┌─ Listed entries
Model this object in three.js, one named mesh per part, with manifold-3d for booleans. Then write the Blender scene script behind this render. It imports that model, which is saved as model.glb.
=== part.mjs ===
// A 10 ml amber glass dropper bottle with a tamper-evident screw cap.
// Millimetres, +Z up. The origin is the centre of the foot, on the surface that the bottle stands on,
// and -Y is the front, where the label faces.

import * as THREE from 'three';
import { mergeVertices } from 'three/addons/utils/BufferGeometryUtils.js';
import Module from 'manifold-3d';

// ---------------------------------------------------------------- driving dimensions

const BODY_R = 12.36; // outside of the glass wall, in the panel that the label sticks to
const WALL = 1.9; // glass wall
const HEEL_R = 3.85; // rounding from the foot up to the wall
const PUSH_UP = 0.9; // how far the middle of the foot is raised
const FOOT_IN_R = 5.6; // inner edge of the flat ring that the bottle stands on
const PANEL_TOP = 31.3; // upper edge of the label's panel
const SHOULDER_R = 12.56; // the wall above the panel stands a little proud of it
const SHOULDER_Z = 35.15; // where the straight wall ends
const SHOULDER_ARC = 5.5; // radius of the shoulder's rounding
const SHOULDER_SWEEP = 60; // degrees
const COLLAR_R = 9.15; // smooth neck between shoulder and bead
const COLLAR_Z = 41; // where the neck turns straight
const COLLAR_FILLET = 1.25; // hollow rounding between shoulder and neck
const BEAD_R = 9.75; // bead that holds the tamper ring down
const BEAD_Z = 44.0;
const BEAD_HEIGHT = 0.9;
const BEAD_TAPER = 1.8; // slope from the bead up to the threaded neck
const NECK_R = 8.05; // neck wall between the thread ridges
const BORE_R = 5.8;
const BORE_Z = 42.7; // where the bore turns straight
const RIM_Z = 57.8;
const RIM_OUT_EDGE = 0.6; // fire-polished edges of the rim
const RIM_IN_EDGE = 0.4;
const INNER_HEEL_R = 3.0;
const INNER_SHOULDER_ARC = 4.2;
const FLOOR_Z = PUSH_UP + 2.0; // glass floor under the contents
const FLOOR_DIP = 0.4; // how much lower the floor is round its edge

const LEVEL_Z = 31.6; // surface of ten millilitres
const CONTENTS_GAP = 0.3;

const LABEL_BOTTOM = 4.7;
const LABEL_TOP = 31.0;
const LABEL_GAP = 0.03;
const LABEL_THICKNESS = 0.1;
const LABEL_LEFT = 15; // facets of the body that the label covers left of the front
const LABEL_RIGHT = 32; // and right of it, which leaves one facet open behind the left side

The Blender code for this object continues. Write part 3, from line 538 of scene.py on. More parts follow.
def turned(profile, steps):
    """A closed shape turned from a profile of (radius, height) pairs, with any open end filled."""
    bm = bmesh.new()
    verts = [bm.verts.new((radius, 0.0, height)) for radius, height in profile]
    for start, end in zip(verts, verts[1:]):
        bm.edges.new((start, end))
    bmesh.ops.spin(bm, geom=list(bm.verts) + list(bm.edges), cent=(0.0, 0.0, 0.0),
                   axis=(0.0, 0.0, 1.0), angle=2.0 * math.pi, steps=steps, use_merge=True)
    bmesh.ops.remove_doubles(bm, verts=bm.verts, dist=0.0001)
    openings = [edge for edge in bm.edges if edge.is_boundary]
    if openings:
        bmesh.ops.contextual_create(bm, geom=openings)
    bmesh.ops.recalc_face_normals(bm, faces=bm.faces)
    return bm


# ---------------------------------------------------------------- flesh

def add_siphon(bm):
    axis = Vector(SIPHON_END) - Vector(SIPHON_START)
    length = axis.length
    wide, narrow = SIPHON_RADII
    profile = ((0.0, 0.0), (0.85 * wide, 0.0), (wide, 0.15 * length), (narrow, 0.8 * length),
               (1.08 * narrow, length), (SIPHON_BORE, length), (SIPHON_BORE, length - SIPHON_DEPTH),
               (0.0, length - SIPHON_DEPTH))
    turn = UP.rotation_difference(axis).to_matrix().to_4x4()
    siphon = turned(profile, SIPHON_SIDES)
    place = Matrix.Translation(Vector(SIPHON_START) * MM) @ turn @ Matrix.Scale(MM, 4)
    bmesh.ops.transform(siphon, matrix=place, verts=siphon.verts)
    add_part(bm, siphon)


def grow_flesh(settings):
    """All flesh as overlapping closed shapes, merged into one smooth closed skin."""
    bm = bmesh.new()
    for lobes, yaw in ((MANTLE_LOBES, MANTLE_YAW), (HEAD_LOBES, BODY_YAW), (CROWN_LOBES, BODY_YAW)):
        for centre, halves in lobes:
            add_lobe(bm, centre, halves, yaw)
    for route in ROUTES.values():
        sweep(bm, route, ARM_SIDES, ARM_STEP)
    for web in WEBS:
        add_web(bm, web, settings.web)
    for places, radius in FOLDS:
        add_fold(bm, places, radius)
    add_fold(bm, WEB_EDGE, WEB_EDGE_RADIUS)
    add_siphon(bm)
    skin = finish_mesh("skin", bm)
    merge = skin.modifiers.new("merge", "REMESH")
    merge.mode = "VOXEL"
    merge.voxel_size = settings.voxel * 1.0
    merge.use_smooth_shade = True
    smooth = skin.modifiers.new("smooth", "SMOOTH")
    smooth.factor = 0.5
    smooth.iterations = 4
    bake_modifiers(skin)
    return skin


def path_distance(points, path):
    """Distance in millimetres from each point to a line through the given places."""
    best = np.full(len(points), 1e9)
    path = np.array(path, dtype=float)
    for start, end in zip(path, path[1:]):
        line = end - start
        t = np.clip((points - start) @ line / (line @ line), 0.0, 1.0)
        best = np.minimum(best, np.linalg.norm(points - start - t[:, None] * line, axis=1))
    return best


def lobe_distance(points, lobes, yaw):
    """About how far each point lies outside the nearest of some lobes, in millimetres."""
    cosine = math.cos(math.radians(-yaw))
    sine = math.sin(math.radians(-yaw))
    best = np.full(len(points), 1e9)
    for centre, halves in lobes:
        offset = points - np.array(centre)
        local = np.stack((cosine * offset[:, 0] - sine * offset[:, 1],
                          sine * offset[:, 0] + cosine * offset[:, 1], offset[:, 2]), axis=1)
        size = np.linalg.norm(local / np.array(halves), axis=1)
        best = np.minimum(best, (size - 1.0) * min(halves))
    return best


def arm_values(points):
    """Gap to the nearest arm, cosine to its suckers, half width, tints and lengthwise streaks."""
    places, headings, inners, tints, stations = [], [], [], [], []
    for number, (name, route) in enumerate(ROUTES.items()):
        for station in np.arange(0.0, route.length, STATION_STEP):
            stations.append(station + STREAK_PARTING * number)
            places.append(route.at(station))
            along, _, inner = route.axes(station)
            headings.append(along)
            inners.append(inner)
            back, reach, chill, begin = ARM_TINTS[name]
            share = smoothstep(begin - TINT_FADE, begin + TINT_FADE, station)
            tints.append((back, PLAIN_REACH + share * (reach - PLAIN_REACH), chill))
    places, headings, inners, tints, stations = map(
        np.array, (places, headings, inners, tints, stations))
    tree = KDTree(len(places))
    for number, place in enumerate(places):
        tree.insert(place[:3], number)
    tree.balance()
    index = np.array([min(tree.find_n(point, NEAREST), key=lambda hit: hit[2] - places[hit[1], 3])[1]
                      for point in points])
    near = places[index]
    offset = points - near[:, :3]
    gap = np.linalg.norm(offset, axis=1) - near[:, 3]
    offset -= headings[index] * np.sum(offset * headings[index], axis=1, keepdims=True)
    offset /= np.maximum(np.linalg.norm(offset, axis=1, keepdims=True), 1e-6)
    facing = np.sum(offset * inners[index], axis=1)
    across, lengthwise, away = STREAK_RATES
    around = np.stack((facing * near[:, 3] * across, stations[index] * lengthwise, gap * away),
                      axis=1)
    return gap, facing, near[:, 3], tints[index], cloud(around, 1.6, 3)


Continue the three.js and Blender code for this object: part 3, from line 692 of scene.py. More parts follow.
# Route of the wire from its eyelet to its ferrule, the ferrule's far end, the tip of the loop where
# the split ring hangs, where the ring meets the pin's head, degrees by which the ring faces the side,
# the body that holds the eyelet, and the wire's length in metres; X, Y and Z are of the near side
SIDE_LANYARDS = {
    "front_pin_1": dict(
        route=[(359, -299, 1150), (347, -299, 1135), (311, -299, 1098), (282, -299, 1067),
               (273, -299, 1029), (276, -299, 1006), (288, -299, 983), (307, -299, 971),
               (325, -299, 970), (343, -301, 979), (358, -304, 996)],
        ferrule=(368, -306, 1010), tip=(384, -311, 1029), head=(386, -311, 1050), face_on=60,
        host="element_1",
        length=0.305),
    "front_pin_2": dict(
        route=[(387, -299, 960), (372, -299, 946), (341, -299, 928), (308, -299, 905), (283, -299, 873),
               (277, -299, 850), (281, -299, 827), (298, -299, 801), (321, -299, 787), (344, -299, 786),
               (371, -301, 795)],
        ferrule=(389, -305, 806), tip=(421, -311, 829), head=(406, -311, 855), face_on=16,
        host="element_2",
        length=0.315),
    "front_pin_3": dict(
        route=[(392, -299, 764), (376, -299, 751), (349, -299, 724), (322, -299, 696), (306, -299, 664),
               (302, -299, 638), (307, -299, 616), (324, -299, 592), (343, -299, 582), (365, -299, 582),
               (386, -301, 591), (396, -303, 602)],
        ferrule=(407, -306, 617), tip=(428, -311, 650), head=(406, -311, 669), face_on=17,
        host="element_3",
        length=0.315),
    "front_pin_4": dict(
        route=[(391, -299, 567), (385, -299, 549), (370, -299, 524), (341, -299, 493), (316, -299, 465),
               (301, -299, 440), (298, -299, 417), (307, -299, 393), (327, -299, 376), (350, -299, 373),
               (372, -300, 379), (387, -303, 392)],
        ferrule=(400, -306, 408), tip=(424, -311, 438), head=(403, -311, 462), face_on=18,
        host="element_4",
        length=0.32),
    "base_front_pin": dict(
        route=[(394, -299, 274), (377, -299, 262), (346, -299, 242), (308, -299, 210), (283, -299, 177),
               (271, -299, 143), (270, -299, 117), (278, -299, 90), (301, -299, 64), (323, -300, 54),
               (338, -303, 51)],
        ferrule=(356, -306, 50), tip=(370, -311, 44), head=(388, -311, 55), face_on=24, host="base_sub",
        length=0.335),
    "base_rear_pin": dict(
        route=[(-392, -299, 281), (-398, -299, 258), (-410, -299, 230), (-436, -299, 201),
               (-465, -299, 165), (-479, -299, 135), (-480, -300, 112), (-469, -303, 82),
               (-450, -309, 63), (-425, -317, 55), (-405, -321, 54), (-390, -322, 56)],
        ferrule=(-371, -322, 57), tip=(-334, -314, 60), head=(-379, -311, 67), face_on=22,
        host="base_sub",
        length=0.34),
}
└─
## [Stated exercise]
State how many lines in the entries above include the word "that"; reply with the number alone.

## [Expected answer]
7